Start
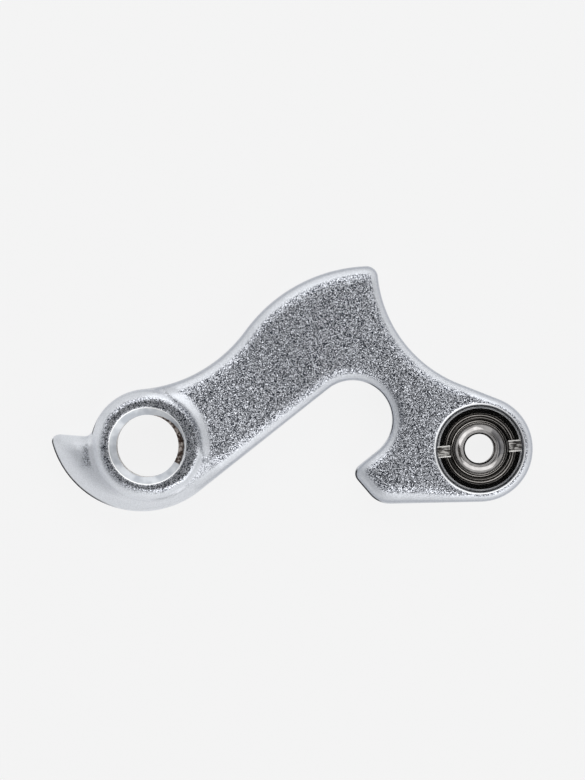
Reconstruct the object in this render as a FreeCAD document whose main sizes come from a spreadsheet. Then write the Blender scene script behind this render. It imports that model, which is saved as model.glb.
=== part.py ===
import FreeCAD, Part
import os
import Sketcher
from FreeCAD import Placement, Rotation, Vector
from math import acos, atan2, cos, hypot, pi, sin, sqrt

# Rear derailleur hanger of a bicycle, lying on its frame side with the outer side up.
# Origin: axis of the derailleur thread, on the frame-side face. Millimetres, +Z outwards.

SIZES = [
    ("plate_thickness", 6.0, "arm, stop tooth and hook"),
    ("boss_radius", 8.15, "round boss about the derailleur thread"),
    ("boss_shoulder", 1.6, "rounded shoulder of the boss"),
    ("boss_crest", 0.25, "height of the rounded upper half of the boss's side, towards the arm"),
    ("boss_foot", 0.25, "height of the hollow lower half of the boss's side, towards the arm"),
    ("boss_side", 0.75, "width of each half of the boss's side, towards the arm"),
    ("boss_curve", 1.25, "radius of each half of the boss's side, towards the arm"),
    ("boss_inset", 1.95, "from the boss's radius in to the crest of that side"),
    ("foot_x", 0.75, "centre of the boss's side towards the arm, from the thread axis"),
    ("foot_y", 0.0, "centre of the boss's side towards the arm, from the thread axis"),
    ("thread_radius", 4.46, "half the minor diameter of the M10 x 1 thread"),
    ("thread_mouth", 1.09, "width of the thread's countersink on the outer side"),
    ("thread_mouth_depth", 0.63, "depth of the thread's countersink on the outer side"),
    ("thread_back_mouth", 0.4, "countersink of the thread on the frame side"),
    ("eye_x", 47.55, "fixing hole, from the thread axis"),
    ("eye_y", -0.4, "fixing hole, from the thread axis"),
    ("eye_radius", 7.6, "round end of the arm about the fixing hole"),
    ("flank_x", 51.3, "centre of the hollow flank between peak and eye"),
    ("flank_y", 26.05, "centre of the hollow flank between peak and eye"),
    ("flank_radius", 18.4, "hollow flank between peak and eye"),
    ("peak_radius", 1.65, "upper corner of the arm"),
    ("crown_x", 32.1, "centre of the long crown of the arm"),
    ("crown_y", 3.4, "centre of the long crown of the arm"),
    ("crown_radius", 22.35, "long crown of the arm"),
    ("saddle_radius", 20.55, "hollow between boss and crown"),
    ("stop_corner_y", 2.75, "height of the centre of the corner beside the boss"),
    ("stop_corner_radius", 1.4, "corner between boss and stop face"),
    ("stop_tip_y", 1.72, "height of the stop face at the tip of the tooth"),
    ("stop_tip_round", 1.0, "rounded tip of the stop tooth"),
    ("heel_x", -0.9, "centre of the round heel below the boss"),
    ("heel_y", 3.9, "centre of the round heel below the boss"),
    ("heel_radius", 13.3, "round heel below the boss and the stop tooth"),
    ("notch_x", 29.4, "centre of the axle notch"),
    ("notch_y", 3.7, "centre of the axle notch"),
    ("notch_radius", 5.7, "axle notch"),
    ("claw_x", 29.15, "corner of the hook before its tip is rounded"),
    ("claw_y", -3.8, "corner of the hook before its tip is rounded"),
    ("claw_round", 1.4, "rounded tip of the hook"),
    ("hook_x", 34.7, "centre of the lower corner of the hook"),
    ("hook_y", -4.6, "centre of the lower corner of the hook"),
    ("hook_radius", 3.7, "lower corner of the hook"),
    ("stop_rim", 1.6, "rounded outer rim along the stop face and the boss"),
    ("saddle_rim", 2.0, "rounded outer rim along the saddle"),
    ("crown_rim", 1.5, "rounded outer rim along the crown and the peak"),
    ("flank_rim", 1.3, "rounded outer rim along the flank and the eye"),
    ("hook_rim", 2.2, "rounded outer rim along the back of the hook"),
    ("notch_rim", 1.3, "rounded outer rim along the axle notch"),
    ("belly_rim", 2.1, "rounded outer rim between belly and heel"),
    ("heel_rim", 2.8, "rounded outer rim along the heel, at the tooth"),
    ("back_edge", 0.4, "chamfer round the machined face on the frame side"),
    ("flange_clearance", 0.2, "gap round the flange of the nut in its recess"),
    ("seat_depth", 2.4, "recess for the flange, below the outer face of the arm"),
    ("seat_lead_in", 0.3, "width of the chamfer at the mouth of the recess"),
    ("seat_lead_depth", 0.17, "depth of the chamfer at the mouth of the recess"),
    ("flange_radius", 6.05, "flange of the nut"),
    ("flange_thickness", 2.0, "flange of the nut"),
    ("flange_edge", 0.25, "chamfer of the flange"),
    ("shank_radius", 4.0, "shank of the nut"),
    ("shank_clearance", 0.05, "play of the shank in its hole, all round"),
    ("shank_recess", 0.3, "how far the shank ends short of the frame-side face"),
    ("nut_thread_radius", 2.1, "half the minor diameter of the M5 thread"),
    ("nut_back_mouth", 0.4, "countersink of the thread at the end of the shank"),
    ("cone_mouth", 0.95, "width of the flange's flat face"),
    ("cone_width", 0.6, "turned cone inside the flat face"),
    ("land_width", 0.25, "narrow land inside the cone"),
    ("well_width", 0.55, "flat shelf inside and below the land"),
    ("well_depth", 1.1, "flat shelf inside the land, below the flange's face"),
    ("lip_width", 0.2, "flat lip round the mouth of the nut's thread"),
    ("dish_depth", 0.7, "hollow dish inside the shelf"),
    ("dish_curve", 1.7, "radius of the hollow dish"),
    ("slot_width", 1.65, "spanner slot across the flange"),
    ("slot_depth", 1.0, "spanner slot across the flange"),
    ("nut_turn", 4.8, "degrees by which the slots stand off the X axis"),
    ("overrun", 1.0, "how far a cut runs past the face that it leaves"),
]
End
Start
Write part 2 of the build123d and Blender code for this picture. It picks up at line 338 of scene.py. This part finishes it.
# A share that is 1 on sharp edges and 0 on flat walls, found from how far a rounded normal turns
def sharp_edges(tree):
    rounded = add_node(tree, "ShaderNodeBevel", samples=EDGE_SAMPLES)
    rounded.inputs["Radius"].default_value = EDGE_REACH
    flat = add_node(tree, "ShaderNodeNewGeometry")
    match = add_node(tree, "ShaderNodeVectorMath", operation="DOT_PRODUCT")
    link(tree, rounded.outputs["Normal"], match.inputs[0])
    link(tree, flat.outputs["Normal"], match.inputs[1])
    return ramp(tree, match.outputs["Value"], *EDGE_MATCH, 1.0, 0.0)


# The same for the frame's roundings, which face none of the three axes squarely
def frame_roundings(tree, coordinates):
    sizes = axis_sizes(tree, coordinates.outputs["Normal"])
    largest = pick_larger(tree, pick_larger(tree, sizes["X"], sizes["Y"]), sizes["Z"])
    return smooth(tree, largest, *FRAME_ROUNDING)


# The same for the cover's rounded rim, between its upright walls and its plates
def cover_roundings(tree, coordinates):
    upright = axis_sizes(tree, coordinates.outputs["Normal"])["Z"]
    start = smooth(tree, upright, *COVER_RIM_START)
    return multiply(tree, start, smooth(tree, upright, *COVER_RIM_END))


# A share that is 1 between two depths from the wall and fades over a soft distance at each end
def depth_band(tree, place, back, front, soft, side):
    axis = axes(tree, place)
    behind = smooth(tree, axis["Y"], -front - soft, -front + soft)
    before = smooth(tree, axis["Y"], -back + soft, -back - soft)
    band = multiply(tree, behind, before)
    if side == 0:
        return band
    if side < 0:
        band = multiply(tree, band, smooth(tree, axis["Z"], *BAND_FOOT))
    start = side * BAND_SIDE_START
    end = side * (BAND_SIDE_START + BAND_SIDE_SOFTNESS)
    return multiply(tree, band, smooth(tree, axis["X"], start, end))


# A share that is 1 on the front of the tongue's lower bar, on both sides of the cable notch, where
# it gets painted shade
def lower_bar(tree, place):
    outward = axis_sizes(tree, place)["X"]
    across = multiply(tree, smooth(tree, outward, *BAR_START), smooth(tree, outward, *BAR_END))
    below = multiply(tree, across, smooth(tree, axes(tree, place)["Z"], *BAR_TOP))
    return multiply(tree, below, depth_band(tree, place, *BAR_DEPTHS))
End
Using the data above, extract exactly the lines from the one that holds "Reconstruct the object" to the one that holds "# Origin: axis", both ends included, and no others.

ANSWER TO THE PROBLEM →
Reconstruct the object in this render as a FreeCAD document whose main sizes come from a spreadsheet. Then write the Blender scene script behind this render. It imports that model, which is saved as model.glb.
=== part.py ===
import FreeCAD, Part
import os
import Sketcher
from FreeCAD import Placement, Rotation, Vector
from math import acos, atan2, cos, hypot, pi, sin, sqrt

# Rear derailleur hanger of a bicycle, lying on its frame side with the outer side up.
# Origin: axis of the derailleur thread, on the frame-side face. Millimetres, +Z outwards.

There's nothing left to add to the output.